Jinsky, Jeannette, Lonicera, My Carolina Kitchen, Linguist-in-waiting, Vicki Lane, Elaine, Ruth, Fenny, Dutch Baby, DJan, marciamayo, Pondside, Zhu, Karin, Maggie, Putz, Roger Gauthier, Snowbrush and Darlene – It’s very kind of you to have stopped by and read my post. I hope you enjoyed reading about New York. I’ll have several more posts on the city. I appreciate all your comments.

Lady of the Hills – I am pleased your enjoy my post. No, I don’t remember if my friends lived in the East Side. I bet you know New York a lot better than me. Thanks for the comment.

TorAa – Yes, I remember bringing out the slides for all to see and how much fun that was. Thanks for coming to my blog.
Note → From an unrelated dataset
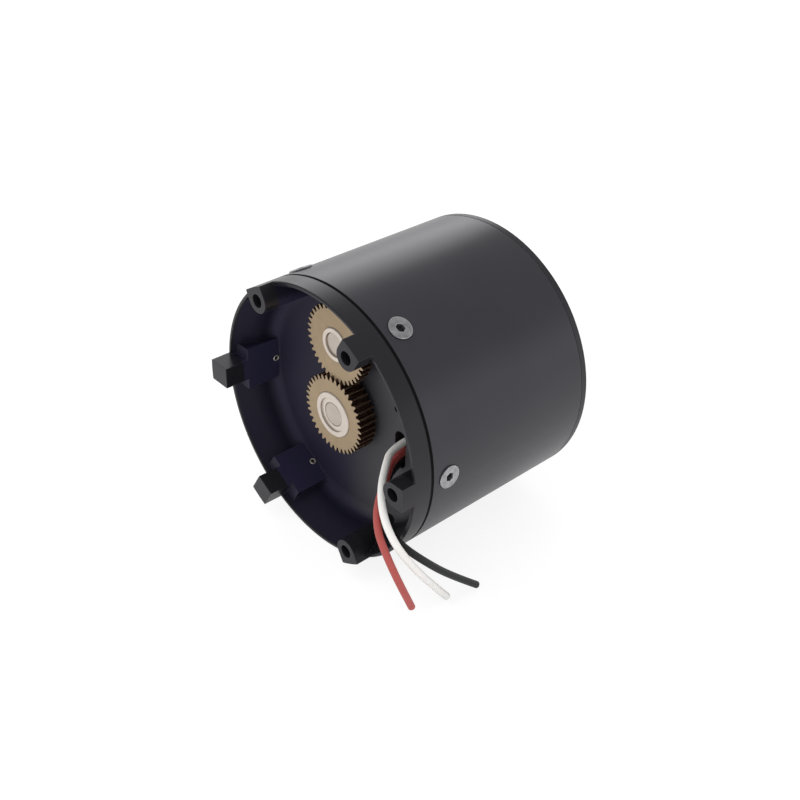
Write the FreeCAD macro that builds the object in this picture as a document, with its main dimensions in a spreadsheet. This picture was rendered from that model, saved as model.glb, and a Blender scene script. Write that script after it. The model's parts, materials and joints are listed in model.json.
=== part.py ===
import FreeCAD, Part
import math
import os
import Sketcher

# Hollow-backed robot joint actuator: an inner-rotor motor drives a single-stage planetary
# reduction to an output flange at the front, and a pair of encoder gears in the open rear bay.
# The axis of the motor is +X, from the front mounting face (X = 0) to the rear bay; +Z is up.

os.makedirs("parts", exist_ok=True)
doc = FreeCAD.newDocument("JointActuator")

# ---------------------------------------------------------------- driving dimensions (mm, degrees)
SIZES = [
    ("body_diameter", 68.0, "outside of the tube, the front flange and the rear ring"),
    ("seam_x", 51.0, "where the tube meets the rear ring"),
    ("tube_wall", 2.0, "wall of the motor tube"),
    ("seat_gap", 0.05, "radial room of a located seat"),
    ("run_gap", 0.3, "room beside a moving piece"),
    ("oil_gap", 0.03, "radial room of a running bore"),
    ("backlash", 0.14, "room between meshed teeth at the pitch line"),
    ("edge_break", 0.4, "chamfer on turned edges"),
    ("cut_past", 1.0, "how far a cut runs past the surface that it opens"),
    ("front_chamfer", 0.8, "chamfer round the front face"),
    ("flange_thickness", 2.3, "front flange seen behind the tube"),
    ("spigot_end_x", 7.0, "end of the front housing's spigot inside the tube"),
    ("neck_wall", 3.4, "wall of the gearbox neck round the ring gear"),
    ("lip_thickness", 1.5, "front lip that keeps the output bearing in"),
    ("output_bearing_bore", 30.0, "output bearing, inside diameter"),
    ("output_bearing_outside", 42.0, "output bearing, outside diameter"),
    ("output_bearing_width", 7.0, "output bearing, width"),
    ("race_thickness", 2.0, "thickness of each race of the output bearing"),
    ("lip_setback", 0.6, "front lip and snap ring, outside the bore of the outer race"),
    ("shoulder_setback", 0.3, "shoulder behind the inner race, inside that race's outside"),
    ("snap_ring_thickness", 1.2, "ring behind the output bearing"),
    ("snap_ring_depth", 1.0, "how deep the snap ring sits in its groove"),
    ("snap_ring_arc", 335.0, "arc of the snap ring, which is open at one place"),
    ("output_proud", 1.0, "how far the output face stands in front of the housing"),
    ("output_bolt_circle", 22.0, "pitch circle of the output bolts"),
    ("output_bolt_core", 3.3, "tapped hole for an output bolt"),
    ("output_bolt_depth", 7.5, "depth of the output bolt holes"),
    ("output_bolt_count", 6, "bolts on the output flange"),
    ("pilot_bore", 10.0, "centring bore in the output flange"),
    ("pilot_depth", 4.0, "depth of the centring bore"),
    ("carrier_thickness", 4.0, "plate that holds the planet pins"),
    ("carrier_recess", 1.0, "recess in that plate for the nose of the rotor shaft"),
    ("front_screw_circle", 57.0, "pitch circle of the front screws"),
    ("housing_bolt_circle", 52.0, "pitch circle of the mounting holes"),
    ("housing_bolt_core", 3.3, "tapped mounting hole in the front face"),
    ("housing_bolt_depth", 6.0, "depth of the mounting holes"),
    ("housing_bolt_count", 6, "mounting holes, and as many front screws between them"),
    ("gear_module", 0.5, "module of every gear"),
    ("pressure_angle", 20.0, "pressure angle of every gear"),
    ("sun_teeth", 18, "teeth on the sun pinion"),
    ("planet_teeth", 27, "teeth on each planet"),
    ("planet_count", 3, "planets"),
    ("gear_width", 7.2, "face width of the planets"),
    ("ring_gear_wall", 3.3, "wall of the ring gear behind its tooth roots"),
    ("drive_teeth", 38, "teeth on the encoder gear of the rotor"),
    ("count_teeth", 37, "teeth on the second encoder gear"),
    ("planet_pin", 4.0, "diameter of the planet pins"),
    ("bush_wall", 1.0, "wall of the planet bushes"),
    ("shaft_diameter", 8.0, "rotor shaft at its bearings"),
    ("nose_diameter", 5.0, "rotor shaft inside the sun pinion"),
    ("rotor_bearing_outside", 16.0, "rotor bearings, outside diameter"),
    ("rotor_bearing_width", 5.0, "rotor bearings, width"),
    ("rotor_race_thickness", 1.5, "thickness of each race of a rotor bearing"),
    ("boss_wall", 2.0, "wall round a rotor bearing"),
    ("bearing_lip", 0.8, "lip that a rotor bearing rests on"),
    ("plate_thickness", 3.0, "motor plate between gearbox and motor"),
    ("stop_height", 1.5, "shoulder in the tube that the motor plate rests on"),
    ("stop_width", 2.0, "length of that shoulder"),
    ("floor_thickness", 3.0, "floor between the motor and the rear bay"),
    ("bay_depth", 6.1, "floor of the rear bay below the seam"),
    ("stack_length", 12.0, "laminated stator stack"),
    ("coil_overhang", 2.3, "windings past each end of the stack"),
    ("yoke_thickness", 3.2, "back iron of the stator"),
    ("tooth_width", 4.6, "stator tooth"),
    ("shoe_height", 1.2, "foot of a stator tooth"),
    ("shoe_angle", 24.0, "arc of a tooth's foot"),
    ("slot_count", 12, "stator teeth and coils"),
    ("coil_half_width", 5.2, "half the width of a coil"),
    ("air_gap", 0.6, "between magnets and stator teeth"),
    ("stator_bore", 41.6, "inside diameter of the stator"),
    ("magnet_thickness", 1.8, "rotor magnets"),
    ("magnet_count", 14, "rotor magnets"),
    ("magnet_angle", 23.5, "arc of one rotor magnet"),
    ("rotor_rim", 2.3, "rim of the rotor hub under the magnets"),
    ("rotor_web", 3.0, "web of the rotor hub"),
    ("web_hole_count", 6, "lightening holes in that web"),
    ("rim_height", 5.1, "rear ring above the seam"),
    ("rim_wall", 0.8, "wall at the rim"),
    ("flare_drop", 0.8, "the bay's wall starts to flare towards the rim this far below the seam"),
    ("bay_cove", 3.5, "round between the bay's wall and its floor"),
    ("bay_wall", 3.6, "wall round the bay, from the body's outside"),
    ("lug_height", 8.7, "lug tips above the seam"),
    ("cover_hole_radius", 30.8, "cover screw holes from the axis"),
    ("cover_hole_core", 3.3, "tapped hole for a cover screw"),
    ("cover_hole_depth", 9.0, "depth of a cover screw hole"),
    ("pillar_diameter", 6.0, "round pillar under a cover screw hole"),
    ("tab_width", 5.5, "plain locating tab, across"),
    ("tab_height", 10.1, "tab tips above the seam"),
    ("pad_width", 11.3, "flat pad on the bay wall behind a side screw"),
    ("pad_face_radius", 28.0, "flat inner face of that pad and its tab, from the axis"),
    ("pad_drop", 1.5, "pads below the rim"),
    ("side_screw_drop", 4.9, "side screws below the seam"),
    ("side_screw_count", 6, "countersunk screws round the tube"),
    ("side_screw_length", 5.0, "length of a side screw"),
    ("tap_past", 0.1, "how far a side screw's tapped hole runs past its end"),
    ("drill_break", 1.2, "small hole where the drill for a side screw breaks through the pad"),
    ("screw_diameter", 3.0, "screws"),
    ("screw_point", 0.3, "chamfer at the end of a side screw"),
    ("screw_head", 5.5, "countersunk heads, across"),
    ("head_land", 0.3, "straight edge of a countersunk head"),
    ("socket_flats", 2.0, "hexagon socket, across flats"),
    ("socket_depth", 1.1, "hexagon socket, depth"),
    ("cap_head", 5.5, "cheese heads of the carrier screws"),
    ("cap_head_height", 1.4, "height of those heads"),
    ("carrier_screw_circle", 20.0, "pitch circle of the carrier screws"),
    ("carrier_screw_grip", 3.0, "thread of a carrier screw in the output flange"),
    ("carrier_screw_angle", 30.0, "first carrier screw from +Y, between an output bolt and the next"),
    ("slot_radius", 17.0, "lead slot in the floor, from the axis"),
    ("slot_length", 10.0, "lead slot, end to end"),
    ("slot_width", 3.6, "lead slot, across"),
    ("slot_shift", 3.2, "lead slot's middle below the axis"),
    ("dowel_hole", 1.4, "small locating hole in the floor"),
    ("dowel_angle", 25.0, "angle of that hole from +Y towards +Z"),
    ("lead_diameter", 2.2, "outside of a lead"),
    ("drive_width", 4.7, "face width of the rotor's encoder gear"),
    ("drive_face_drop", 0.3, "its front face below the seam"),
    ("count_width", 2.8, "face width of the second encoder gear"),
    ("count_face_drop", 1.0, "its front face below the seam"),
    ("magnet_diameter", 6.0, "encoder magnets"),
    ("magnet_height", 2.4, "encoder magnets, height"),
    ("magnet_floor", 0.6, "from the rotor shaft's end to the magnet, less the holder's overhang"),
    ("drive_holder_diameter", 11.5, "magnet holder in the rotor's encoder gear"),
    ("count_holder_diameter", 8.4, "magnet holder in the second encoder gear"),
    ("holder_step", 1.3, "ring round the magnet, set back from the holder's face"),
    ("count_axle_diameter", 3.0, "axle of the second encoder gear"),
    ("collar_height", 0.7, "collar of that axle on the floor"),
]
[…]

Lori ann – Welcome to my blog. Please come back whenever you can. I enjoyed reading your comment.

Lorilaire et Reader Wil – Merci pour vos gentils commentaires. Je suis toujours contente de les lire.
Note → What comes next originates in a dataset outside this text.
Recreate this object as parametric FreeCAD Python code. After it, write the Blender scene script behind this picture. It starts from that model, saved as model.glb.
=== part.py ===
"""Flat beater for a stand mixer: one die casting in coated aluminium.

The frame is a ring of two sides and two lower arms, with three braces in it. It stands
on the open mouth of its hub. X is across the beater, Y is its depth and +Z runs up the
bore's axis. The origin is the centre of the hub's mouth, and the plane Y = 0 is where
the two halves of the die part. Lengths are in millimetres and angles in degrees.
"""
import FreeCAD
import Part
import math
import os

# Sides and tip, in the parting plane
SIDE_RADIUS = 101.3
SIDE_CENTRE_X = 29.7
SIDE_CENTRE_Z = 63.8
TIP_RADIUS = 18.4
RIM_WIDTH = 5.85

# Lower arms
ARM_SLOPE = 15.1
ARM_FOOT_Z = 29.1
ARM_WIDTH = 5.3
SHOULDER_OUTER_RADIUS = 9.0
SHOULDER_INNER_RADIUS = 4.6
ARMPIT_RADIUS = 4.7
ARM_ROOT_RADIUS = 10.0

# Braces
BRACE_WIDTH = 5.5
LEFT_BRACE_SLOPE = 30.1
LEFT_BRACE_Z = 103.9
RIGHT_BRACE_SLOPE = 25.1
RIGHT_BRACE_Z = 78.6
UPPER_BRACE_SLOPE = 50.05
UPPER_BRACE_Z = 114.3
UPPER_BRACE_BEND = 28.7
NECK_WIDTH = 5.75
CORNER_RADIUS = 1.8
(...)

Angela – you need to come back to New York if you have not visited it since 1964. It has changed and there are so many things to see and do.

Tipper – no this was not the beginning of my vagabond life. I started at 5 years old. I talked about it in this post: http://avagabonde.blogspot.com/2010/02/january-time-to-plan-travels-part-ii.html

Ginnie said...

I think you may be the only other person I know who has shown pictures of The Cloisters, Vagabonde! I visited there a couple years ago and think of that place as one of the untold wonders of the city. Magical. Well, YOU are magical, and how wonderful that you are retired and can take us to all these places. You are a true inspiration!

Pat @ Mille Fiori Favoriti said...

I enjoyed reading this post so much! I am a little younger than you are, so the New York you saw in the early sixties is unknown to me. Growing up in the borough of Brooklyn I did not often cross the brdge into Manhattan until the late 60's. I have vivid memories of the World Trade Center being built. I never thought I'd be seeing its replacement built now.

bowsprite said...

how i LOVE to see this city from your eyes! and how i LOVED how people used to dress, yes! makes me want to dress well again on the streets, except I am always in dumpy boat clothing.